■ **Problem details**
The records that follow are to be repeated without alteration.

■ **A run of records**
(begin)

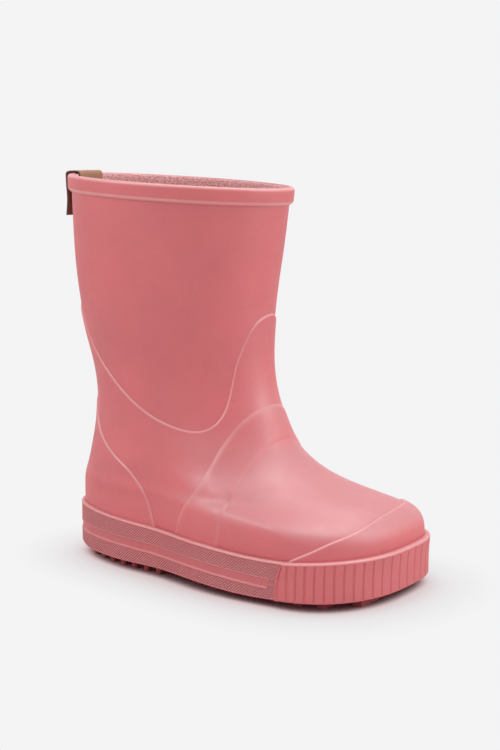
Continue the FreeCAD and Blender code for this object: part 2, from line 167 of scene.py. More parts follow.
def outlines(shape, angle):
    """Points of horizontal sections; angle 0 is the front, 90 degrees the inner side."""
    heel, front, half_width, widest, power, foot = shape
    c = np.cos(angle)
    s = np.sin(angle)
    inner = s > 0
    ahead = c >= 0
    fullness = np.where(inner, INNER_FULLNESS, 0.0) * foot
    along = np.where(ahead, power + fullness, 2 + HEEL_ROUNDNESS * foot)
    across = np.where(ahead, 2 + TOE_FULLNESS * foot + fullness, 2 + HEEL_ROUNDNESS * foot)
    reach = np.where(ahead, front - widest, widest - heel)
    x = widest + signed_power(c, 2 / along) * reach
    width = half_width + SIDE_DIFFERENCE * foot * np.where(inner, -1.0, 1.0)
    y = signed_power(s, 2 / across) * width
    t = np.clip((widest - x) / (widest - heel), 0, 1)
    y *= 1 - HEEL_TAPER * foot * (3 * t ** 2 - 2 * t ** 3)
    y -= np.sign(s) * WAIST_DEPTH * foot * np.abs(s) * np.exp(-((x - WAIST_X) / WAIST_SPREAD) ** 2)
    y += TOE_TURN * foot * (np.maximum(x, 0) / (SOLE_LENGTH / 2)) ** 2
    return x, y


ROW_STEP = 0.025            # rows per section of the fine table of surface points
COLUMNS = 1440              # its columns around the boot, from the front


def surface_table():
    """Points of the carcass surface: rows up the boot, columns at even distances around it."""
    s = np.arange(0, len(SECTIONS) - 1 + ROW_STEP / 2, ROW_STEP)
    values = natural_spline(np.arange(len(SECTIONS)), SECTIONS)(s)
    values[:, 6] = np.clip(values[:, 6], 0, 1)
    angles = np.linspace(0, 2 * math.pi, COLUMNS + 1)[None, :]
    x, y = outlines([values[:, k:k + 1] for k in range(1, 7)], angles)
    table = np.empty((len(s), COLUMNS, 3))
    for row in range(len(s)):
        steps = np.hypot(np.diff(x[row]), np.diff(y[row]))
        travelled = np.concatenate([[0.0], np.cumsum(steps)])
        even = travelled[-1] * np.arange(COLUMNS) / COLUMNS
        table[row, :, 0] = np.interp(even, travelled, x[row])
        table[row, :, 1] = np.interp(even, travelled, y[row])
        table[row, :, 2] = values[row, 0]
    return s, table


ROW_S, POINTS = surface_table()
ALONG_U = (np.roll(POINTS, -1, axis=1) - np.roll(POINTS, 1, axis=1)) / 2
ALONG_S = np.gradient(POINTS, axis=0)
NORMALS = np.cross(ALONG_U, ALONG_S)
NORMALS /= np.linalg.norm(NORMALS, axis=2, keepdims=True)
ROW_Z = POINTS[:, 0, 2]
FRONT_ARC = np.concatenate([[0.0], np.cumsum(np.linalg.norm(np.diff(POINTS[:, 0], axis=0), axis=1))])


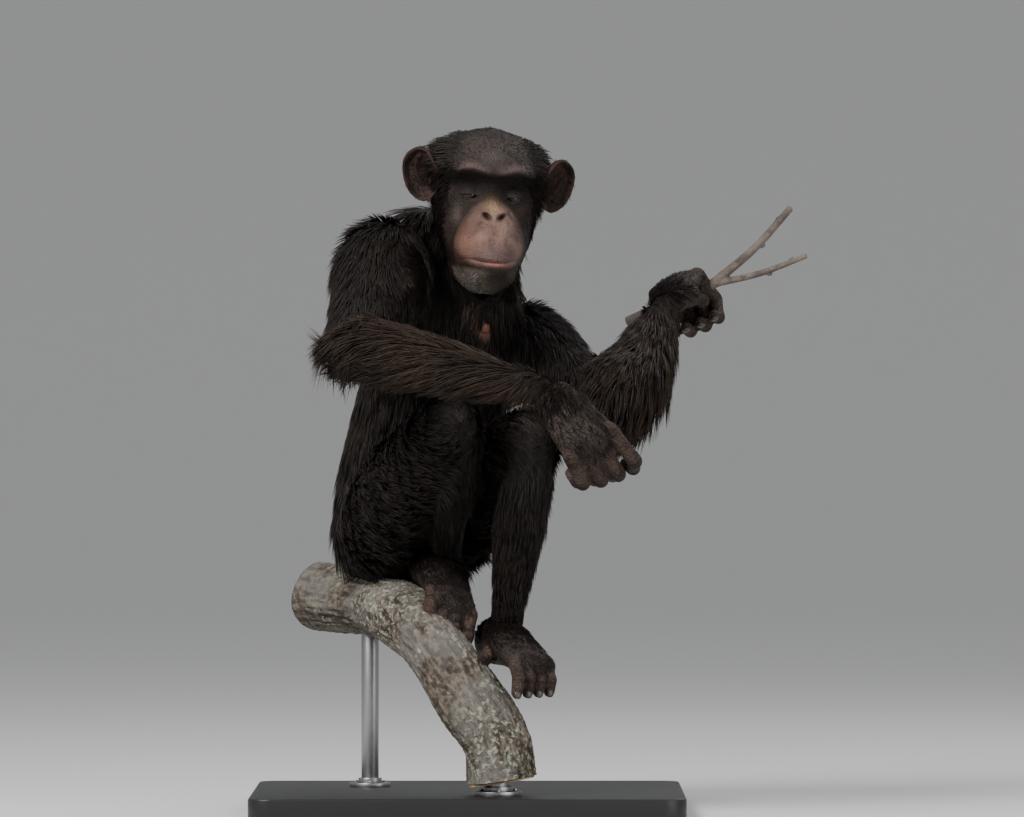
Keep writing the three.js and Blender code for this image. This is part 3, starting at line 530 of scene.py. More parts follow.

(end)

■ **Task answer**
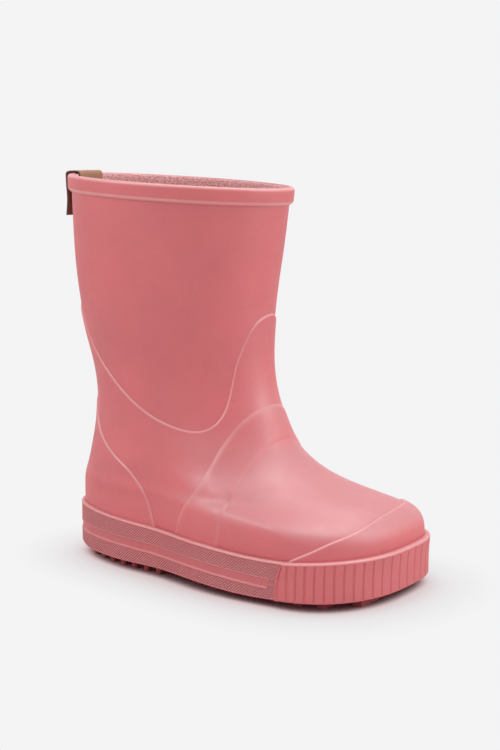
Continue the FreeCAD and Blender code for this object: part 2, from line 167 of scene.py. More parts follow.
def outlines(shape, angle):
    """Points of horizontal sections; angle 0 is the front, 90 degrees the inner side."""
    heel, front, half_width, widest, power, foot = shape
    c = np.cos(angle)
    s = np.sin(angle)
    inner = s > 0
    ahead = c >= 0
    fullness = np.where(inner, INNER_FULLNESS, 0.0) * foot
    along = np.where(ahead, power + fullness, 2 + HEEL_ROUNDNESS * foot)
    across = np.where(ahead, 2 + TOE_FULLNESS * foot + fullness, 2 + HEEL_ROUNDNESS * foot)
    reach = np.where(ahead, front - widest, widest - heel)
    x = widest + signed_power(c, 2 / along) * reach
    width = half_width + SIDE_DIFFERENCE * foot * np.where(inner, -1.0, 1.0)
    y = signed_power(s, 2 / across) * width
    t = np.clip((widest - x) / (widest - heel), 0, 1)
    y *= 1 - HEEL_TAPER * foot * (3 * t ** 2 - 2 * t ** 3)
    y -= np.sign(s) * WAIST_DEPTH * foot * np.abs(s) * np.exp(-((x - WAIST_X) / WAIST_SPREAD) ** 2)
    y += TOE_TURN * foot * (np.maximum(x, 0) / (SOLE_LENGTH / 2)) ** 2
    return x, y


ROW_STEP = 0.025            # rows per section of the fine table of surface points
COLUMNS = 1440              # its columns around the boot, from the front


def surface_table():
    """Points of the carcass surface: rows up the boot, columns at even distances around it."""
    s = np.arange(0, len(SECTIONS) - 1 + ROW_STEP / 2, ROW_STEP)
    values = natural_spline(np.arange(len(SECTIONS)), SECTIONS)(s)
    values[:, 6] = np.clip(values[:, 6], 0, 1)
    angles = np.linspace(0, 2 * math.pi, COLUMNS + 1)[None, :]
    x, y = outlines([values[:, k:k + 1] for k in range(1, 7)], angles)
    table = np.empty((len(s), COLUMNS, 3))
    for row in range(len(s)):
        steps = np.hypot(np.diff(x[row]), np.diff(y[row]))
        travelled = np.concatenate([[0.0], np.cumsum(steps)])
        even = travelled[-1] * np.arange(COLUMNS) / COLUMNS
        table[row, :, 0] = np.interp(even, travelled, x[row])
        table[row, :, 1] = np.interp(even, travelled, y[row])
        table[row, :, 2] = values[row, 0]
    return s, table


ROW_S, POINTS = surface_table()
ALONG_U = (np.roll(POINTS, -1, axis=1) - np.roll(POINTS, 1, axis=1)) / 2
ALONG_S = np.gradient(POINTS, axis=0)
NORMALS = np.cross(ALONG_U, ALONG_S)
NORMALS /= np.linalg.norm(NORMALS, axis=2, keepdims=True)
ROW_Z = POINTS[:, 0, 2]
FRONT_ARC = np.concatenate([[0.0], np.cumsum(np.linalg.norm(np.diff(POINTS[:, 0], axis=0), axis=1))])


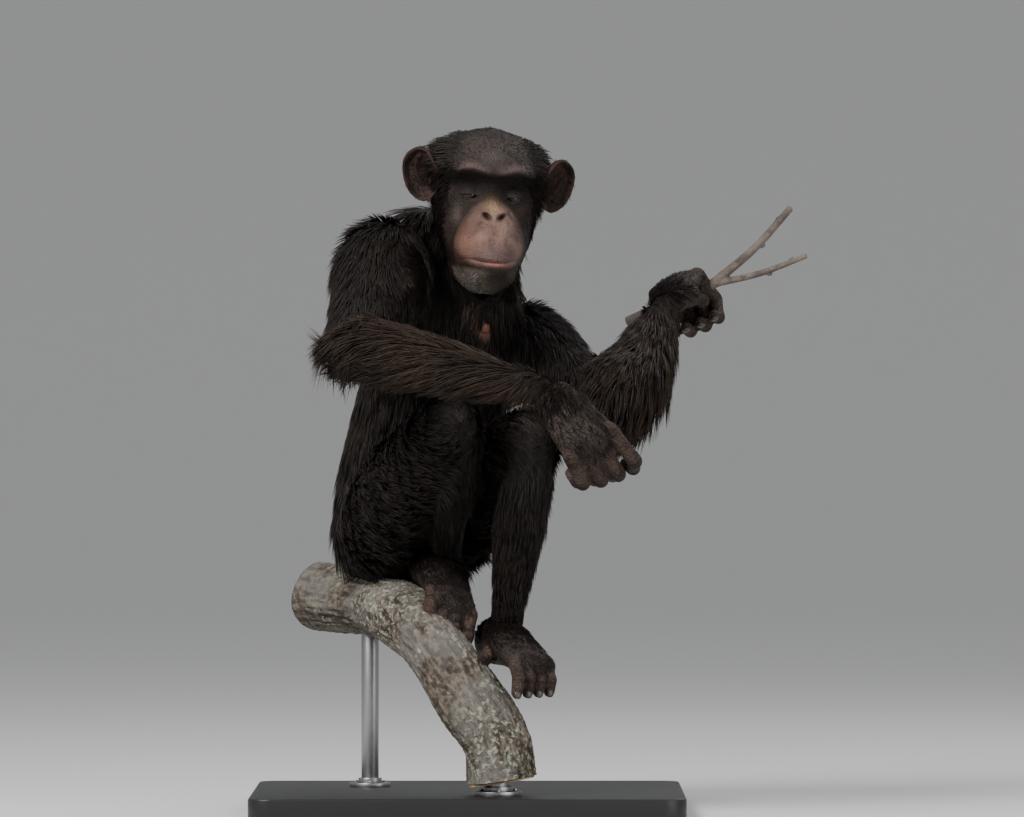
Keep writing the three.js and Blender code for this image. This is part 3, starting at line 530 of scene.py. More parts follow.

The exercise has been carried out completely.